Kim Jee-Woon est un réalisateur sud-coréen qui réalise des long-métrages depuis 1998 et sa filmographie compte à ce jour 8 films. Me concernant, j'ai découvert le travail de ce réalisateur avec son film « J'ai rencontré le diable », un thriller sanglant, efficace et intense qui m'avait énormément marquer. Puis il y a eu « Le Dernier Rempart », une série b sympathique qui marque sa première expérience sur le sol américain avec notamment Arnold Schwarzenegger dans le rôle principal.
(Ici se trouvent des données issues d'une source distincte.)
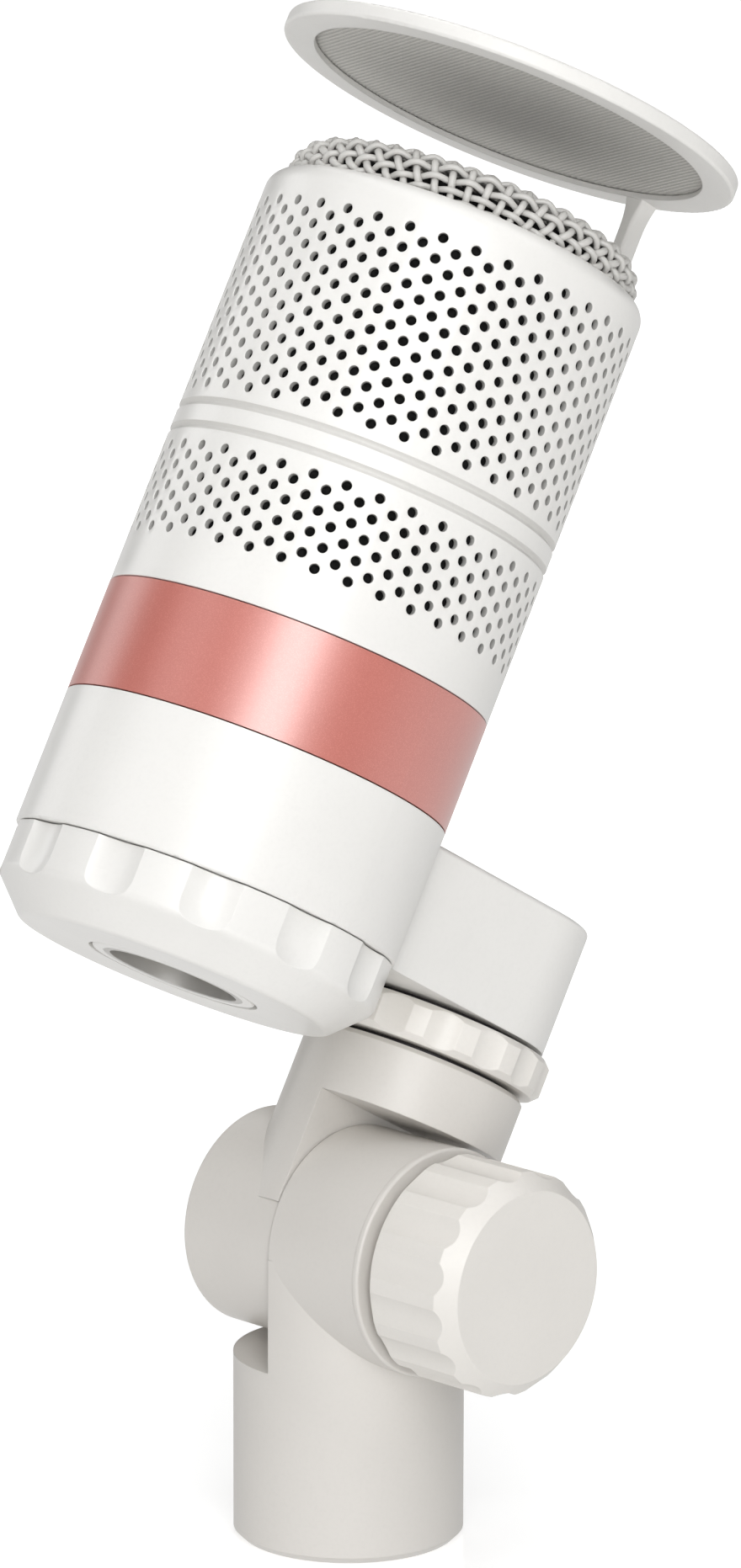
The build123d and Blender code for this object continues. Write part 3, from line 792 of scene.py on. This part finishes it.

Et depuis 2013, ce réalisateur dont la réputation grandissante n'est plus à prouver chez nous, revient avec un pur produit coréen, l'immense et pas encore distribué en France « The Age of Shadows ».

Lee Jung-chool est capitaine dans la police coréenne, pendant l'occupation japonaise des années 20. Une situation qui divise le pays et qui créée énormément de tension, à cause notamment de la résistance coréenne qui n'hésite pas à faire des attentats pour déstabiliser le régime japonais. Aux abois, la résistance cherche par tous les moyens à financer leurs actions et lors de l'une de ces tentatives, ils se font trahir et malgré la présence Lee Jung-chool, aucun ne survivra. Un choc pour ce capitaine, car c'était une personne qu'il connaissait et qu'il n'a pu sauver. Toutefois, il n'a pas le temps de souffler et doit prendre contact Kim Woo-jin, un membre de la résistance et remonter la filière jusqu'au chef. Une nécessite pour les autorités, car ils préparent des attentats. Sauf que Lee Jung-chool est aussi un espion qui joue dans les deux camps, mais jusqu'à quand …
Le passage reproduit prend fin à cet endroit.